The Middle Path Nobody's Building

The most honest take? Self-custody is probably the wrong choice for most people. Not because crypto is bad. Not because institutions are infallible. But because the burden-to-benefit ratio doesn't make mathematical sense for average investors.

A person with $10,000 in Bitcoin spending 20 hours learning cold storage, creating backups, and managing security concerns is valuing their time at nothing. They're also creating exponentially more opportunity for mistakes. For those amounts, even paying 1% annually to a custodian makes sense.

Yet there's still no good middle ground. Centralized exchanges proved catastrophically unreliable (FTX, anyone?). Newer solutions like crypto whales moving to more sophisticated custody arrangements show that even sophisticated investors are seeking alternatives to both pure self-custody and traditional exchanges.

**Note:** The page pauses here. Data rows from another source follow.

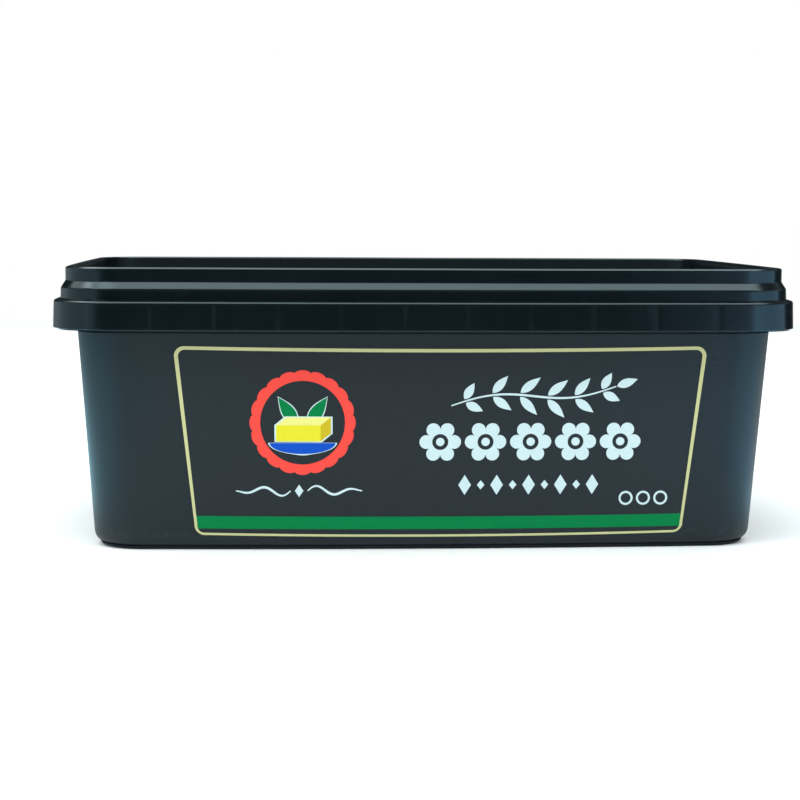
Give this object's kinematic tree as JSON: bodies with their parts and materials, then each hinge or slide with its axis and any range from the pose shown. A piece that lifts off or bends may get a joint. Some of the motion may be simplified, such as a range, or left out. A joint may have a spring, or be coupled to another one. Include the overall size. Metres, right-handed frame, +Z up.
{
  "type": "rectangular plastic butter tub",
  "caption": "Shut rectangular black plastic butter tub with a stepped press-on lid, a stacking rim and a printed front label.",
  "frame": {"origin": "on the ground, under the middle of the lid", "axes": "+X along the tub's length, to the right when facing the label; -Y out of the label; +Z up"},
  "size_m": [0.1774, 0.1224, 0.0667],
  "materials": {
    "tub_plastic": "satin black moulded polypropylene",
    "lid_plastic": "smooth black moulded polypropylene",
    "label_film": "black printed film with a pale gold line and a green band"
  },
  "bodies": {
    "root": {"tub": "tub_plastic", "lid": "lid_plastic", "front_label": "label_film"}
  },
  "joints": []
}
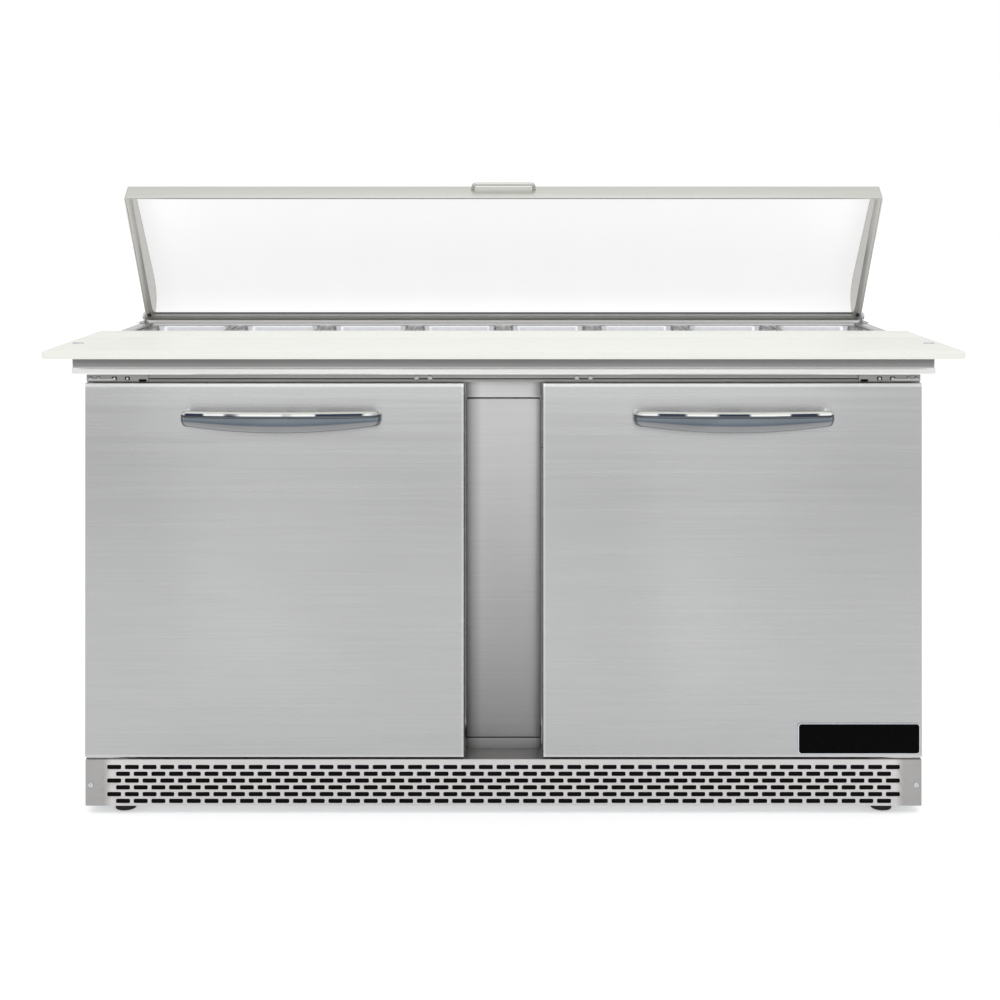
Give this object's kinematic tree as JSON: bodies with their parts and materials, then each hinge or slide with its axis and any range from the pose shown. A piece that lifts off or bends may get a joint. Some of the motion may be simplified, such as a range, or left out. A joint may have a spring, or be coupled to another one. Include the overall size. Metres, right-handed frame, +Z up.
{
  "type": "sandwich prep table",
  "caption": "Refrigerated sandwich prep table with swinging doors, a cutting board, lift-out food pans under a hinged lid, a front grille and screw feet.",
  "frame": {"origin": "on the floor under the middle of the whole object's box at rest", "axes": "+X to the right of someone facing the doors, +Y to the back, +Z up"},
  "size_m": [1.524, 0.84, 1.1152],
  "materials": {
    "brushed_steel": "satin",
    "pan_steel": "satin",
    "hinge_steel": "satin",
    "galvanised": "satin",
    "chrome": "polished",
    "board_plastic": "matte",
    "white_liner": "satin",
    "insulation_foam": "matte",
    "gasket_rubber": "matte",
    "black_plastic": "satin",
    "black_rubber": "matte",
    "black_paint": "satin",
    "coil_fins": "satin",
    "coated_wire": "satin"
  },
  "bodies": {
    "cabinet": {"front_grille": "brushed_steel", "worktop": "brushed_steel", "left_side_panel": "brushed_steel", "right_side_panel": "brushed_steel", "front_frame": "brushed_steel", "mullion_cover": "brushed_steel", "hinge_top_left": "hinge_steel", "hinge_top_right": "hinge_steel", "hinge_bottom_left": "hinge_steel", "hinge_bottom_right": "hinge_steel", "lid_hinge_left": "hinge_steel", "lid_hinge_right": "hinge_steel", "rear_panel": "galvanised", "base_pan": "galvanised", "foam_insulation": "insulation_foam", "interior_liner": "white_liner", "pan_divider_rack": "brushed_steel", "compressor": "black_paint", "condenser_coil": "coil_fins", "condenser_fan_motor": "black_paint", "evaporator_coil": "coil_fins", "evaporator_fan_motor": "black_paint", "shelf_left": "coated_wire", "shelf_right": "coated_wire"},
    "cutting_board": {"cutting_board": "board_plastic"},
    "lid": {"lid_shell": "brushed_steel", "lid_liner": "white_liner", "lid_handle": "brushed_steel"},
    "left_door": {"left_door_skin": "brushed_steel", "left_door_liner": "white_liner", "left_door_gasket": "gasket_rubber", "left_door_handle": "chrome"},
    "right_door": {"right_door_skin": "brushed_steel", "right_door_liner": "white_liner", "right_door_gasket": "gasket_rubber", "right_door_handle": "chrome", "nameplate": "black_plastic"},
    "condenser_fan": {"condenser_fan_blade": "black_plastic"},
    "evaporator_fan": {"evaporator_fan_blade": "black_plastic"},
    "thermostat": {"thermostat_knob": "black_plastic"},
    "foot_front_left": {"foot_front_left": "black_rubber"},
    "foot_front_right": {"foot_front_right": "black_rubber"},
    "foot_rear_left": {"foot_rear_left": "black_rubber"},
    "foot_rear_right": {"foot_rear_right": "black_rubber"},
    "pan_front_1": {"pan_front_1": "pan_steel"},
    "pan_front_2": {"pan_front_2": "pan_steel"},
    "pan_front_3": {"pan_front_3": "pan_steel"},
    "pan_front_4": {"pan_front_4": "pan_steel"},
    "pan_front_5": {"pan_front_5": "pan_steel"},
    "pan_front_6": {"pan_front_6": "pan_steel"},
    "pan_front_7": {"pan_front_7": "pan_steel"},
    "pan_front_8": {"pan_front_8": "pan_steel"},
    "pan_rear_1": {"pan_rear_1": "pan_steel"},
    "pan_rear_2": {"pan_rear_2": "pan_steel"},
    "pan_rear_3": {"pan_rear_3": "pan_steel"},
    "pan_rear_4": {"pan_rear_4": "pan_steel"},
    "pan_rear_5": {"pan_rear_5": "pan_steel"},
    "pan_rear_6": {"pan_rear_6": "pan_steel"},
    "pan_rear_7": {"pan_rear_7": "pan_steel"},
    "pan_rear_8": {"pan_rear_8": "pan_steel"}
  },
  "joints": [
    {"name": "board_lift", "type": "slide", "parent": "cabinet", "child": "cutting_board", "axis": [0, 0, 1], "range_m": [0, 0.12]},
    {"name": "door_left_swing", "type": "hinge", "parent": "cabinet", "child": "left_door", "pos_m": [-0.723, -0.206, 0.43025], "axis": [0, 0, -1], "range_deg": [0, 120]},
    {"name": "door_right_swing", "type": "hinge", "parent": "cabinet", "child": "right_door", "pos_m": [0.723, -0.206, 0.43025], "axis": [0, 0, 1], "range_deg": [0, 120]},
    {"name": "fan_condenser_spin", "type": "hinge", "parent": "cabinet", "child": "condenser_fan", "pos_m": [-0.28, 0.298, 0.165], "axis": [0, 1, 0], "continuous": true},
    {"name": "fan_evaporator_spin", "type": "hinge", "parent": "cabinet", "child": "evaporator_fan", "pos_m": [-0.17, 0.306, 0.49], "axis": [0, 1, 0], "continuous": true},
    {"name": "lid_swing", "type": "hinge", "parent": "cabinet", "child": "lid", "pos_m": [0, 0.3, 0.836], "axis": [-1, 0, 0], "range_deg": [-52, 38]},
    {"name": "pan_front_1_lift", "type": "slide", "parent": "cabinet", "child": "pan_front_1", "axis": [0, 0, 1], "range_m": [0, 0.12]},
    {"name": "pan_front_2_lift", "type": "slide", "parent": "cabinet", "child": "pan_front_2", "axis": [0, 0, 1], "range_m": [0, 0.12]},
    {"name": "pan_front_3_lift", "type": "slide", "parent": "cabinet", "child": "pan_front_3", "axis": [0, 0, 1], "range_m": [0, 0.12]},
    {"name": "pan_front_4_lift", "type": "slide", "parent": "cabinet", "child": "pan_front_4", "axis": [0, 0, 1], "range_m": [0, 0.12]},
    {"name": "pan_front_5_lift", "type": "slide", "parent": "cabinet", "child": "pan_front_5", "axis": [0, 0, 1], "range_m": [0, 0.12]},
    {"name": "pan_front_6_lift", "type": "slide", "parent": "cabinet", "child": "pan_front_6", "axis": [0, 0, 1], "range_m": [0, 0.12]},
    {"name": "pan_front_7_lift", "type": "slide", "parent": "cabinet", "child": "pan_front_7", "axis": [0, 0, 1], "range_m": [0, 0.12]},
    {"name": "pan_front_8_lift", "type": "slide", "parent": "cabinet", "child": "pan_front_8", "axis": [0, 0, 1], "range_m": [0, 0.12]},
    {"name": "pan_rear_1_lift", "type": "slide", "parent": "cabinet", "child": "pan_rear_1", "axis": [0, 0, 1], "range_m": [0, 0.08]},
    {"name": "pan_rear_2_lift", "type": "slide", "parent": "cabinet", "child": "pan_rear_2", "axis": [0, 0, 1], "range_m": [0, 0.08]},
    {"name": "pan_rear_3_lift", "type": "slide", "parent": "cabinet", "child": "pan_rear_3", "axis": [0, 0, 1], "range_m": [0, 0.08]},
    {"name": "pan_rear_4_lift", "type": "slide", "parent": "cabinet", "child": "pan_rear_4", "axis": [0, 0, 1], "range_m": [0, 0.08]},
    {"name": "pan_rear_5_lift", "type": "slide", "parent": "cabinet", "child": "pan_rear_5", "axis": [0, 0, 1], "range_m": [0, 0.08]},
    {"name": "pan_rear_6_lift", "type": "slide", "parent": "cabinet", "child": "pan_rear_6", "axis": [0, 0, 1], "range_m": [0, 0.08]},
    {"name": "pan_rear_7_lift", "type": "slide", "parent": "cabinet", "child": "pan_rear_7", "axis": [0, 0, 1], "range_m": [0, 0.08]},
    {"name": "pan_rear_8_lift", "type": "slide", "parent": "cabinet", "child": "pan_rear_8", "axis": [0, 0, 1], "range_m": [0, 0.08]},
    {"name": "screw_foot_front_left", "type": "slide", "parent": "cabinet", "child": "foot_front_left", "axis": [0, 0, -1], "range_m": [0, 0.015]},
    {"name": "screw_foot_front_right", "type": "slide", "parent": "cabinet", "child": "foot_front_right", "axis": [0, 0, -1], "range_m": [0, 0.015]},
    {"name": "screw_foot_rear_left", "type": "slide", "parent": "cabinet", "child": "foot_rear_left", "axis": [0, 0, -1], "range_m": [0, 0.015]},
    {"name": "screw_foot_rear_right", "type": "slide", "parent": "cabinet", "child": "foot_rear_right", "axis": [0, 0, -1], "range_m": [0, 0.015]},
    {"name": "thermostat_turn", "type": "hinge", "parent": "cabinet", "child": "thermostat", "pos_m": [-0.696, 0.04, 0.64], "axis": [1, 0, 0], "range_deg": [0, 270]}
  ]
}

The future probably involves hybrid models: professional custody with user-controlled backup protocols, or shared custody arrangements where multiple parties must cooperate to access funds. But we're not there yet. The infrastructure for sensible asset management still doesn't exist at scale.

What Self-Custody Really Costs

Self-custody isn't free. It costs in time. It costs in stress. It costs in the constant low-level anxiety that you might lose access to your life savings because you forgot a password or made one backup mistake.

The self-custody movement promised liberation from institutional control. What it actually delivered, for most people, was the burden of being your own financial institution—a job that requires skills, discipline, and infrastructure that 99% of humans simply don't have.

The irony is devastating: the more you truly own your crypto, the more likely you are to lose it. And nobody wants to admit that the emperor's new security theater might be costing us more than we realized.